## Task description
Restrict the output to the lines below starting at the one that contains "function addNode(name, solid, color, roughness, clearness" and ending at the one that contains "before = set(bpy.data.objects)", and restate them word for word, both ends included.

## Recorded data
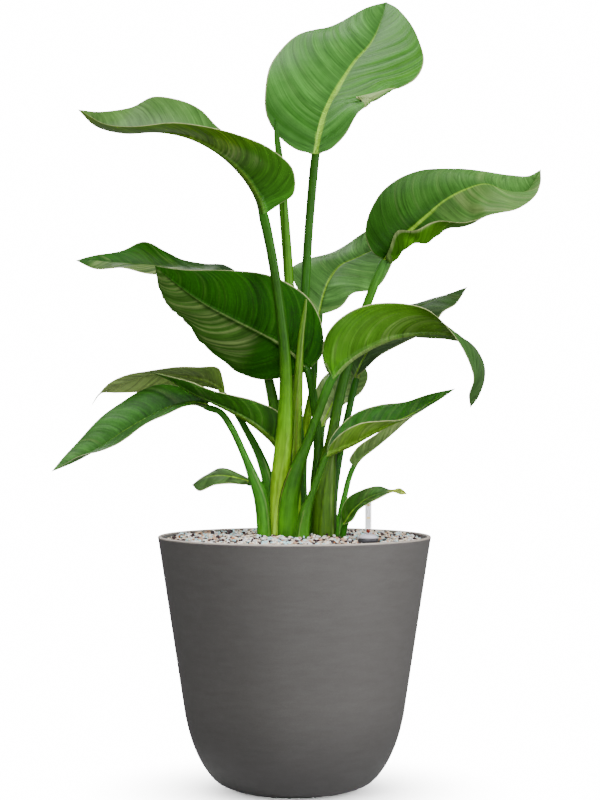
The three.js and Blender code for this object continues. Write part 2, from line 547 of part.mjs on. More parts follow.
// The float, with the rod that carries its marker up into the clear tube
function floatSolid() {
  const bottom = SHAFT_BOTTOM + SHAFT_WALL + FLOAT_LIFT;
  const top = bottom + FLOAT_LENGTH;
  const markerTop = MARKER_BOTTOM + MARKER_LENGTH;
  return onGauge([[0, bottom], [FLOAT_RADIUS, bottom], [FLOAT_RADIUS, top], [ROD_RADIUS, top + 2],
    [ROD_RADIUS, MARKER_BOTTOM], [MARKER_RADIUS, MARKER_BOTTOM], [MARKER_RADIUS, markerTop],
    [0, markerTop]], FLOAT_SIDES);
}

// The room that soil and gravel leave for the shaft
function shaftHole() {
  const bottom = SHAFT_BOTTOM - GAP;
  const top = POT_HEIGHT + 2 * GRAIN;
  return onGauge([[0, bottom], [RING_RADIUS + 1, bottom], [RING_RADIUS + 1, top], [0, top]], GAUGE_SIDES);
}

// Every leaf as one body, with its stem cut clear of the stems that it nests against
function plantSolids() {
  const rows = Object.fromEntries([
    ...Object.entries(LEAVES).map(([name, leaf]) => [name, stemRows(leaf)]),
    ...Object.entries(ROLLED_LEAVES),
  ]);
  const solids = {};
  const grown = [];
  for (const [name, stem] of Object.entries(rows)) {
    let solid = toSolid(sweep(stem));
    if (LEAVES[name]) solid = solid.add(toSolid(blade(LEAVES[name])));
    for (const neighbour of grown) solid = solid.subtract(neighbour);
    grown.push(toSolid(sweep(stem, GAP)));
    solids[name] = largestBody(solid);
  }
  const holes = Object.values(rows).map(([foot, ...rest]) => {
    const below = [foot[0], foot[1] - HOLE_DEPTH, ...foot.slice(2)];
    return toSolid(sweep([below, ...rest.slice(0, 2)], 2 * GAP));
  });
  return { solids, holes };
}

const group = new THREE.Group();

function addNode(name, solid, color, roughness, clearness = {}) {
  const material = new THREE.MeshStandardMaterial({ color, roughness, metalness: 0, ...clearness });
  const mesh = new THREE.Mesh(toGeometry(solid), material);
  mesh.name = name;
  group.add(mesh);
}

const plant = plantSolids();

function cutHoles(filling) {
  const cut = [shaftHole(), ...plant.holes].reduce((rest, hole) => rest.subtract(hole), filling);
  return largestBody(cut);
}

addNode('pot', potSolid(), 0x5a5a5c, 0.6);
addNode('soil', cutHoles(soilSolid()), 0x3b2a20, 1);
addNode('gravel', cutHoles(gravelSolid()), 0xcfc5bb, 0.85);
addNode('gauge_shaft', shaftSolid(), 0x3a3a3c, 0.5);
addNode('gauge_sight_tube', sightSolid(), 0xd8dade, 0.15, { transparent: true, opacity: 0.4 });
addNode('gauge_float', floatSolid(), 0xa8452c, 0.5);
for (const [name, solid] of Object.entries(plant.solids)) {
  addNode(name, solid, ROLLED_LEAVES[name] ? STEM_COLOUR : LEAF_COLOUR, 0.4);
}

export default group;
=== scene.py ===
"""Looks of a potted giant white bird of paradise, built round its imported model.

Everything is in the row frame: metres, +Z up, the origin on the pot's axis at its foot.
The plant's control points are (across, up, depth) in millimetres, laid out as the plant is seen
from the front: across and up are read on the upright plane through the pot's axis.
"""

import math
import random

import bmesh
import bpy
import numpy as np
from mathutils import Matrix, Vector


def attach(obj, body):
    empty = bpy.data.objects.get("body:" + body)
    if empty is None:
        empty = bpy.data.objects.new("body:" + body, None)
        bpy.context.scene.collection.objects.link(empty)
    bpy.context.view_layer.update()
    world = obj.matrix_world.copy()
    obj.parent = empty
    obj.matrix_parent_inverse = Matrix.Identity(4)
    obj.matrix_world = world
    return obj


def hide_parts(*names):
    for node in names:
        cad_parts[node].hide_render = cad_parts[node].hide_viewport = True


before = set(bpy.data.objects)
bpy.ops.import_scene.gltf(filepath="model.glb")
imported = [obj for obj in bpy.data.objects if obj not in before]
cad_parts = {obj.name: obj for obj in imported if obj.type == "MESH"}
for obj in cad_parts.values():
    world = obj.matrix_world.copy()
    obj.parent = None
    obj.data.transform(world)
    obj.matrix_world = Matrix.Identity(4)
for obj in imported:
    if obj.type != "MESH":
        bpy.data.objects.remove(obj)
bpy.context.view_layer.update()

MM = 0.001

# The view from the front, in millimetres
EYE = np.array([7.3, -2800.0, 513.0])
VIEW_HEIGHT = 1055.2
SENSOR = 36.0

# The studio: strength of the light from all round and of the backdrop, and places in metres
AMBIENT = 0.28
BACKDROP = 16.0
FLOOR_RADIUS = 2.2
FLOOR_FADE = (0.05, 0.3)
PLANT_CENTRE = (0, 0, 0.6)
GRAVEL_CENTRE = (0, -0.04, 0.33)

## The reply
function addNode(name, solid, color, roughness, clearness = {}) {
  const material = new THREE.MeshStandardMaterial({ color, roughness, metalness: 0, ...clearness });
  const mesh = new THREE.Mesh(toGeometry(solid), material);
  mesh.name = name;
  group.add(mesh);
}

const plant = plantSolids();

function cutHoles(filling) {
  const cut = [shaftHole(), ...plant.holes].reduce((rest, hole) => rest.subtract(hole), filling);
  return largestBody(cut);
}

addNode('pot', potSolid(), 0x5a5a5c, 0.6);
addNode('soil', cutHoles(soilSolid()), 0x3b2a20, 1);
addNode('gravel', cutHoles(gravelSolid()), 0xcfc5bb, 0.85);
addNode('gauge_shaft', shaftSolid(), 0x3a3a3c, 0.5);
addNode('gauge_sight_tube', sightSolid(), 0xd8dade, 0.15, { transparent: true, opacity: 0.4 });
addNode('gauge_float', floatSolid(), 0xa8452c, 0.5);
for (const [name, solid] of Object.entries(plant.solids)) {
  addNode(name, solid, ROLLED_LEAVES[name] ? STEM_COLOUR : LEAF_COLOUR, 0.4);
}

export default group;
=== scene.py ===
"""Looks of a potted giant white bird of paradise, built round its imported model.

Everything is in the row frame: metres, +Z up, the origin on the pot's axis at its foot.
The plant's control points are (across, up, depth) in millimetres, laid out as the plant is seen
from the front: across and up are read on the upright plane through the pot's axis.
"""

import math
import random

import bmesh
import bpy
import numpy as np
from mathutils import Matrix, Vector


def attach(obj, body):
    empty = bpy.data.objects.get("body:" + body)
    if empty is None:
        empty = bpy.data.objects.new("body:" + body, None)
        bpy.context.scene.collection.objects.link(empty)
    bpy.context.view_layer.update()
    world = obj.matrix_world.copy()
    obj.parent = empty
    obj.matrix_parent_inverse = Matrix.Identity(4)
    obj.matrix_world = world
    return obj


def hide_parts(*names):
    for node in names:
        cad_parts[node].hide_render = cad_parts[node].hide_viewport = True


before = set(bpy.data.objects)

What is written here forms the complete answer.